There were two agents in the room, an olive-skinned man and a pale woman. They were both small—they did not tower over Azamat like the man who had shouted at him. Although Azamat was still handcuffed and shirtless, he must have felt a bit less scared—Special Agent Sara Wood later testified that he was relaxed and smiling. He asked to go to the bathroom. The agents said he could not, just yet. He said he was bursting and would go in his shorts if they did not let him use the bathroom. One of the agents said that he could go if he signed a form first. The form said that Azamat was agreeing to talk to the FBI voluntarily and was waiving his right to an attorney. Azamat signed—he would have signed that anyway—and then Special Agent Farbod Azad, the olive-skinned man, took him to the bathroom.

When Agent Azad brought Azamat back, they began talking. It was just before eight on Friday evening. It was almost half past four in the morning on Saturday when Azamat got home. In the intervening hours, Agent Wood, the pale woman, asked most of the questions, and Agent Azad took notes. Azamat answered questions about Jahar, who not long after the questioning began was found in the boat in Watertown, though Azamat would not know about this until later. Sometimes one of the agents would leave the room for a while. At one point Azamat was so cold that he begged the agents to find him a shirt. Agent Wood went to look for one but returned empty-handed. Apparently, in the entire police barracks filled with people many of whom had come in from other cities (Agent Wood herself had driven up from New York that morning), no one had a spare shirt, T-shirt, sweater, or jacket to lend to Azamat. Agent Wood later testified that Azamat shook violently but not from the cold: it was nerves. She said that the shakes began when the questioning brought them to Thursday night and the friends’ visit to Jahar’s dorm room. Azamat told the agents that they had taken a computer, his own Beats headphones, and a backpack. He also told them that in the morning, once he learned that Jahar had been identified as one of the bombers, he had told Dias that he needed to remember where he had disposed of the backpack.

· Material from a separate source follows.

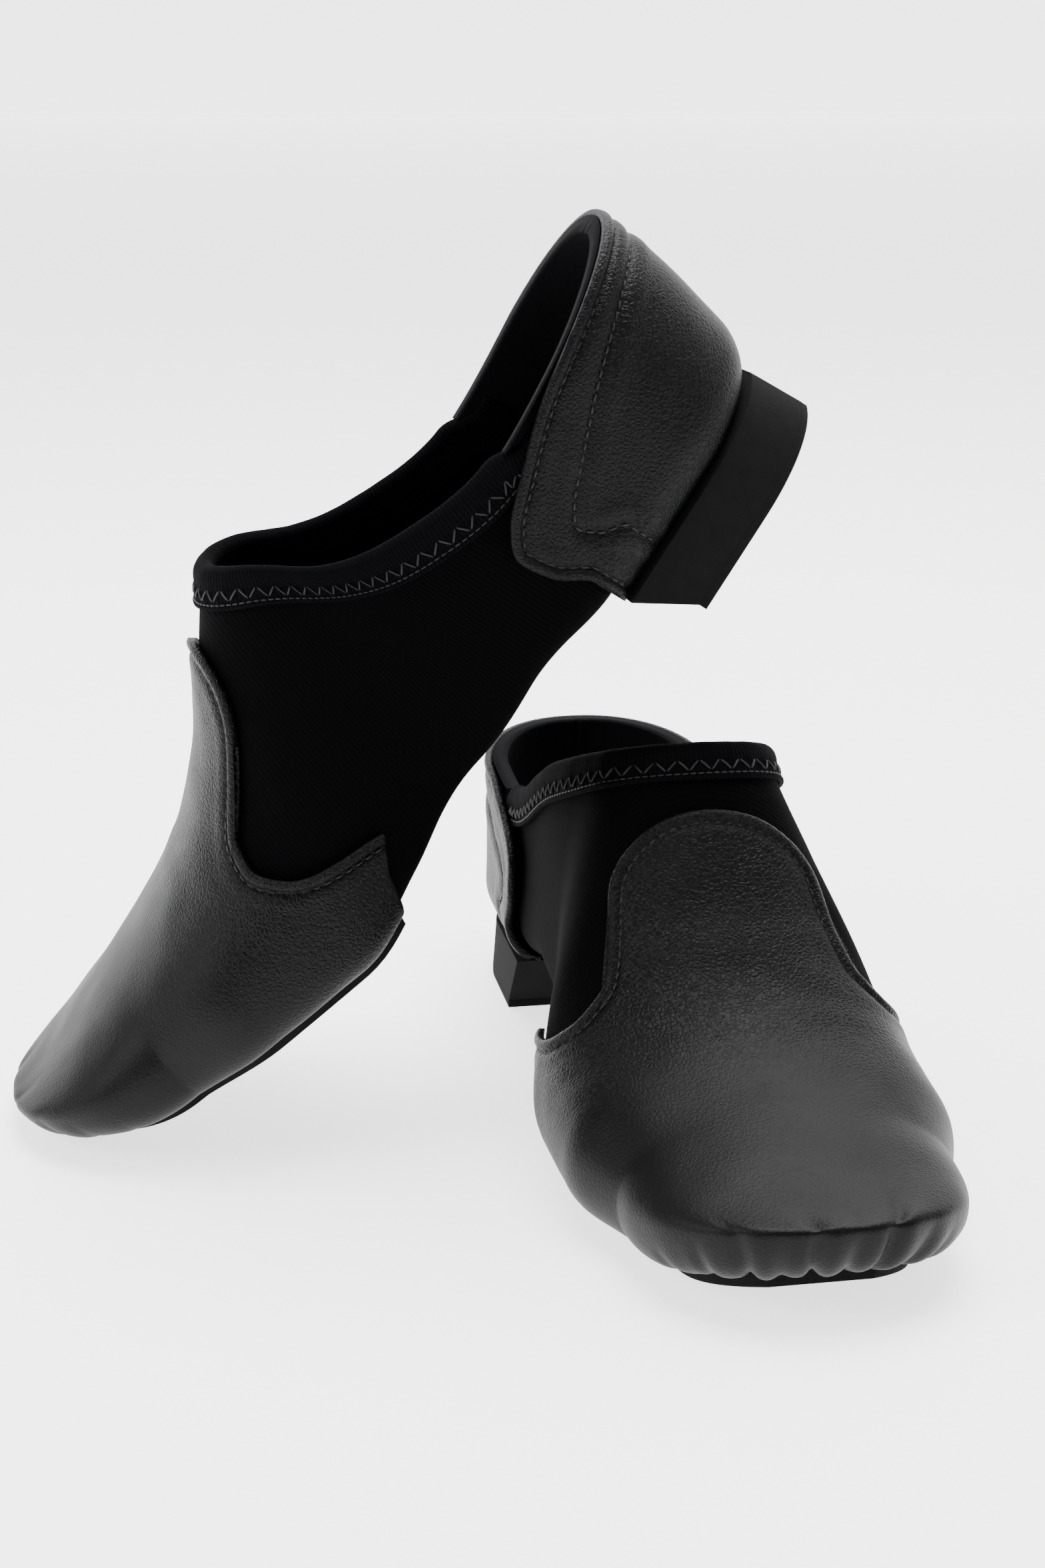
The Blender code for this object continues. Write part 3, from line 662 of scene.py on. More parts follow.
def make_sleeve(shoe, settings):
    columns, rows, open_columns = 150, 168, 90
    reached = open_columns / columns
    edge_row, roll_row = 6.0 / 14.0, 3.0 / 14.0
    throat = throat_below(SLEEVE_DROP)
    maker = two_skins(columns, rows)
    u, v, skin = sheet_places(maker)
    join_seam(maker, reached)
    side, climb = side_and_share(v)
    opened = u < reached
    back = mix(SLEEVE_BACK, throat, 1.0 - (1.0 - np.minimum(u / reached, 1.0)) ** 2)
    a = np.where(opened, back, mix(throat, SLEEVE_FRONT, np.maximum(u - reached, 0.0) / (1.0 - reached)))
    place = a - HEEL_REACH
    width = station(place, side)[3]
    deepest = EDGE_LENGTH + width - EDGE_TUCK
    low = mix(deepest, EDGE_LENGTH, np.minimum(climb / roll_row, 1.0))
    under = low * np.clip((edge_row - climb) / (edge_row - roll_row), 0.0, 1.0)
    below = under_plan(place, side, under)
    high = height_plan(place, side, lambda x: collar_top(x) - SLEEVE_DROP)
    top = tuple(np.where(opened, first, second) for first, second in zip(high, (a, 0.0 * a)))
    above = mix(section_plan(place, side, 1.0), top, np.maximum(climb - edge_row, 0.0) / (1.0 - edge_row))
    plan = tuple(np.where(climb < edge_row, first, second) for first, second in zip(below, above))
    base = on_last(*plan)
    relief = 0.5 * ripple(base, 30.0, 5.0)
    under_vamp = ease((base[:, 0] - WING + 8.0) / 10.0)
    relief *= 1.0 - 0.8 * under_vamp
    depth = np.where(skin > 0.5, SLEEVE[1] + relief, SLEEVE[0] + relief)
    points = above_last(*plan, depth)
    around = side * climb * 2.0 * np.where(opened, 90.0, 80.0)
    uv = (a * MM, around * MM)
    piece = add_piece(
        shoe, "sleeve_cloth", maker, points, "sleeve", stretch_cloth(settings), uv=uv
    )
    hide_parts(shoe.name + "_stretch_sleeve")


# The knitted collar


def collar_path(u):
    """The plan points on the topline, from the outer side round the throat to the inner side."""
    side, share = side_and_share(u)
    a = mix(THROAT, SLEEVE_BACK + 1.0, share**1.6)
    return height_plan(a - HEEL_REACH, side, collar_top)


def collar_down(u):
    """The directions that run down the collar, square to the topline."""
    step = 0.002
    before = on_last(*collar_path(np.maximum(u - step, 0.0)))
    after = on_last(*collar_path(np.minimum(u + step, 1.0)))
    return unit(np.cross(after - before, outwards(*collar_path(u))))


def collar_run(u):
    """How far along the topline each u is."""
    dense = np.linspace(0.0, 1.0, 500)
    steps = np.linalg.norm(np.diff(on_last(*collar_path(dense)), axis=0), axis=1)
    return np.interp(u, dense, np.concatenate(((0.0,), np.cumsum(steps))))


def on_collar(u, drop, depth):
    """(points, outward directions) on the band at drops below the topline."""
    plan = collar_path(u)
    down = collar_down(u)
    heading = np.where((drop > 0.0)[:, None], down, -down)
    plan = walk(*plan, heading, np.abs(drop) + 1e-6)
    return above_last(*plan, depth), outwards(*plan)


def make_binding(shoe, settings):
    inner, outer = (-3.4, -2.7), (-0.35, 0.75)
    middle = 0.5 * (inner[1] + outer[0])
    radii = (outer[0] - middle, outer[1] - middle)
    maker = two_skins(360, 44)
    u, v, skin = sheet_places(maker)
    leg = 0.3
    turn = np.clip((v - leg) / (1.0 - 2.0 * leg), 0.0, 1.0) * math.pi
    reach = np.maximum(np.maximum(1.0 - v / leg, 1.0 - (1.0 - v) / leg), 0.0)
    radius = np.where(skin > 0.5, radii[1], radii[0])
    drop = BAND_DEPTH * reach - radius * np.sin(turn)
    run = collar_run(u)
    outside = v < 0.5
    puffs = 0.28 * bump(drop, 1.0, 2.0) + 0.22 * bump(drop, 7.4, 0.5) - 0.2 * bump(drop, 6.6, 0.35)
    pitch = settings.zigzag_pitch / MM
    wave = 2.0 * np.abs((run / pitch) % 1.0 - 0.5)
    pull = bump(drop, 3.1 + 3.0 * wave, 0.7)
    relief = np.where(outside & (skin > 0.5), puffs - 0.22 * pull, 0.0)
    swell = 0.18 * ripple(np.stack((run, drop, 0.0 * run), axis=-1), 5.0, 2.0)
    depth = middle + radius * np.cos(turn) + relief + swell
    points, _ = on_collar(u, drop, depth)
    uv = (run * MM, (drop + 20.0 * np.where(outside, 0.0, 1.0)) * MM)
    piece = add_piece(
        shoe, "collar_band", maker, points, "sleeve", knit_band(settings), uv=uv
    )
    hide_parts(shoe.name + "_collar_binding")


def make_zigzag(shoe, settings):
    """The zigzag thread through the collar band, and the plain row along its lower edge."""
    pitch = settings.zigzag_pitch / MM
    dense = np.linspace(0.0, 1.0, 800)
    run = collar_run(dense)
    count = int(run[-1] / pitch) * 2
    corners = np.arange(count + 1) * run[-1] / count
    drops = np.where(np.arange(count + 1) % 2 == 0, *ZIGZAG_DROPS)
    maker = bmesh.new()
    spots = np.linspace(0.08, 0.92, 7)
    template, local = tube_template(len(spots))
    points = []
    for k in range(count):
        at = np.interp(mix(corners[k], corners[k + 1], spots), run, dense)
        drop = mix(drops[k], drops[k + 1], spots)
        lift = 0.62 + 0.25 * np.sin(np.pi * spots)
        path, ups = on_collar(at, drop, lift)
        maker.from_mesh(template)
        points.append(tube_points(local, path, ups, 0.26))
    thread = thread_material(settings)
    add_piece(shoe, "collar_zigzag", maker, np.concatenate(points), "sleeve", thread)
    dense = np.linspace(0.01, 0.99, 600)
    path, ups = on_collar(dense, np.full(len(dense), 6.8), np.full(len(dense), 0.68))
    stitch_line(
        shoe, "collar_edge_stitches", path, ups, 1.9, (0.8, 0.24, 0.2), "sleeve",
        thread_material(settings),
    )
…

“Why?” asked Agent Wood. She later testified that Azamat shrugged in response.

“Why did you throw out the backpack?”

“I don’t know.” In Russian, even more than in American culture, “I don’t know” can mean many things other than simply pleading ignorance—including “I don’t know what to say” and “I don’t know how to explain it to you.”

“Between his shaking and indicating that they threw the backpack out, it was clear we weren’t getting the full story,” Agent Wood later told a jury in federal court. “As I began to confront him, he continued to say, ‘I don’t know.’ Finally, he didn’t respond, but his shoulders slumped and his body language changed. I lowered my voice and leaned across the table. ‘What was in the backpack?’ He responded, ‘The stuff you use on New Year’s.’”

Agent Wood did not understand.

“Petarda,” said Azamat, trying a Russian word. No match.

He tried to use a translation app on his iPhone, as he had several times during the conversation, but it did not know the word, either. He gestured with his hands and tried to imitate the sound of fireworks: “Wee, wee, wee, boom!” Agent Wood finally got it.

On the fourth iteration, Azamat’s list of things removed from Jahar’s room included: the laptop, the headphones, the backpack with hollow fireworks, and a brown ashtray, which he also had not mentioned earlier. He succeeded in omitting what he most wanted to conceal, which was the bag of marijuana. And he still did not know where Dias had thrown the backpack.

Before Azamat mentioned the fireworks, but after he had handed the agents his phone and told them the password and gone through and translated for them the text messages he had exchanged with Dias, he asked if he should speak to his consulate. Agent Wood got the number of the Kazakh consulate and let Azamat use the landline, but it was half past ten at night and he got voice mail.

A bit after midnight, the agents told Azamat that he was free to go. He had no idea how to get home: Dias had also been taken into custody, and at any rate, Azamat had no phone service. He put his head on the lone desk in the little room and fell asleep.

The person who roused him was the big man from the previous afternoon. He was Agent John Walker, and he was directing this part of the investigation.

“I’m beginning to think I am being held here against my will,” said Azamat.